Nos últimos dias, João Carlos Martins tem dedicado tanta atenção aos movimentos dos guardas de trânsito e árbitros de futebol quanto às notas musicais. “Me interessa tudo o que se relaciona à expressividade das mãos e à reação que elas provocam”, explica. Essa é uma das formas originais que encontrou para se aperfeiçoar em seu novo ofício, o de maestro. Os dedos ágeis de Martins, aclamado internacionalmente como pianista, deixaram de percorrer os teclados em novembro, por conta de seu conhecido drama – a mão direita sofreu várias lesões, teve um dos músculos cortado, o que fez com que a esquerda não resistisse à sobrecarga de ensaios. Agora, como regente, seus dedos desenham melodias no ar. Afora essa mudança, ele é o mesmo artista de sempre, obcecado pela perfeição, conforme mostra o documentário A paixão segundo Martins, em cartaz. Acorda às cinco e meia para estudar, dá aulas de música ainda pela manhã e à tarde retoma os estudos, que só interrompe pouco antes da meia-noite, mesmo nos sábados e nos domingos. Volta e meia bate à porta dos amigos maestros Ira Levin e Julio Medaglia com um pacote de dúvidas. Devotado, nem lhe passou pela cabeça que a regência fosse uma espécie de consolo para o fim da trajetória de pianista. Criou a Bachiana Chamber Orchestra e estabeleceu para os músicos uma meta à sua altura: pretende que seja uma das melhores orquestras de câmara do mundo. “Vou arriscar meu império numa noite”, aposta, referindo-se à estréia, marcada para 27 de outubro na Sala São Paulo. Martins continua vivendo assim, movido pelos desafios que ele próprio se impõe.

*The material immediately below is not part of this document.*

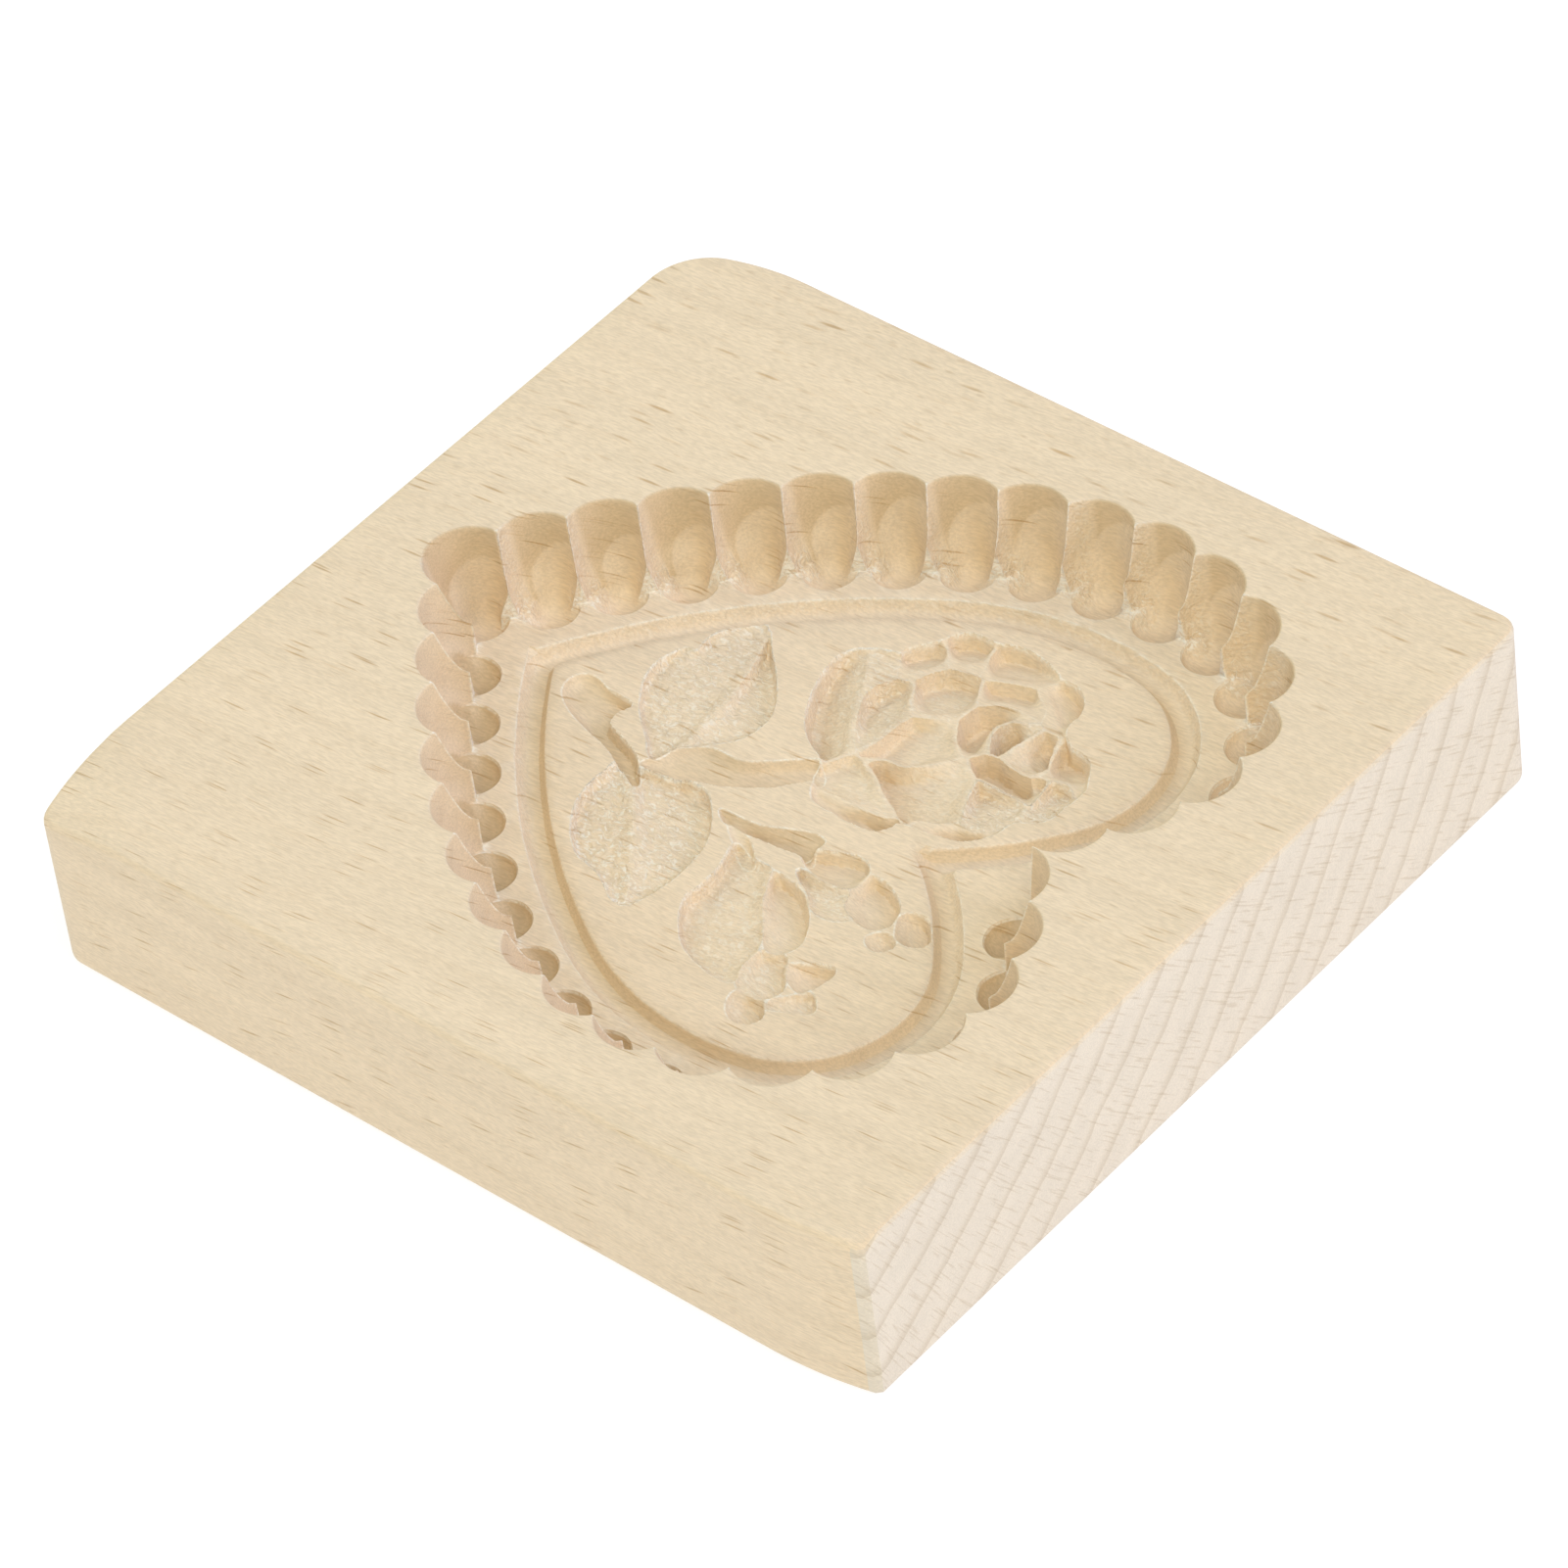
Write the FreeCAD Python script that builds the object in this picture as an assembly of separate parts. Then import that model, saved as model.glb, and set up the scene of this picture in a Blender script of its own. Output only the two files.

No último ensaio antes da estréia da orquestra, ele era o próprio retrato da obstinação. Acompanhando um trecho fortíssimo da Pequena serenata, de Mozart, seus olhos se mostram esbugalhados e seu corpo treme, em êxtase. No pianissimo, os olhos fecham-se, o tronco pende como se fosse embalado por uma canção de ninar e o semblante ganha um ar enternecido. É emoção pura. Em uma interrupção, orienta os músicos usando termos importados do futebol, outra de suas paixões. “Vamos usar o elemento surpresa”, pede. E a orquestra entende perfeitamente. “Ele propõe aos músicos novas formas de interpretação dos gênios da música. Alguns se assustam, mas quando ouvem o resultado final ficam admirados”, reconhece o violinista Laércio Diniz. Ao reger, Martins dispensa os papéis impressos. Tem na cabeça mais de 400 partituras, memoriza cada instrumento. Mostra-se mais exigente quando lida com a obra de Johann Sebastian Bach, compositor que considera o maior de todos os tempos e ao qual devotou o melhor de sua carreira. No ensaio do Concerto de Brandemburgo número 4, exercitou o seu rigor. Com pouco tempo para ensaiar e insatisfeito com a interpretação, decidiu cortar o primeiro movimento no concerto feito para o Instituto Brasileiro de Defesa dos Direitos da Pessoa Portadora de Deficiência, no Rio de Janeiro. “Ainda não estava como eu quero e o segredo de uma bela carreira muitas vezes não está no que você executa, mas no que deixa de tocar”, ensina. Aí está a principal transformação que a nova carreira lhe propõe. Acostumado a dialogar com suas próprias emoções nos tempos de solista, Martins tem agora que arrancá-las do peito para transmiti-las à orquestra. “Tenho que respeitar a individualidade dos músicos, mas naquele momento é a minha individualidade que deve prevalecer. Algumas vezes é desesperador.”

As dificuldades só aumentam a atração pela regência. “É preciso ter força de vontade para superar obstáculos que parecem intransponíveis, humildade para reconhecer obstáculos que não se pode ultrapassar e sabedoria para distinguir uma coisa da outra”, explica. Reconhece que esse último item é seu ponto fraco. “Forcei mais do que devia, me prejudiquei.” É uma menção ao excesso de ensaios que agravou o problema da mão direita e causou a doença da mão esquerda. Esses sofrimentos, e também os prêmios e aplausos recebidos mundo afora como pianista, são mencionados em tom de passado. Sua cabeça está totalmente voltada para o presente e para o brilhante futuro que imagina para sua Bachiana Chamber Orchestra. “Conto para eles a piada da turista que pergunta à velhinha americana como chegar ao Carnegie Hall. ‘Estudando’, responde a senhora.” Quando a primeira nota sol do Concerto de Brandemburgo número 3 soar na Sala São Paulo, João Carlos Martins estará percorrendo esse caminho mais uma vez.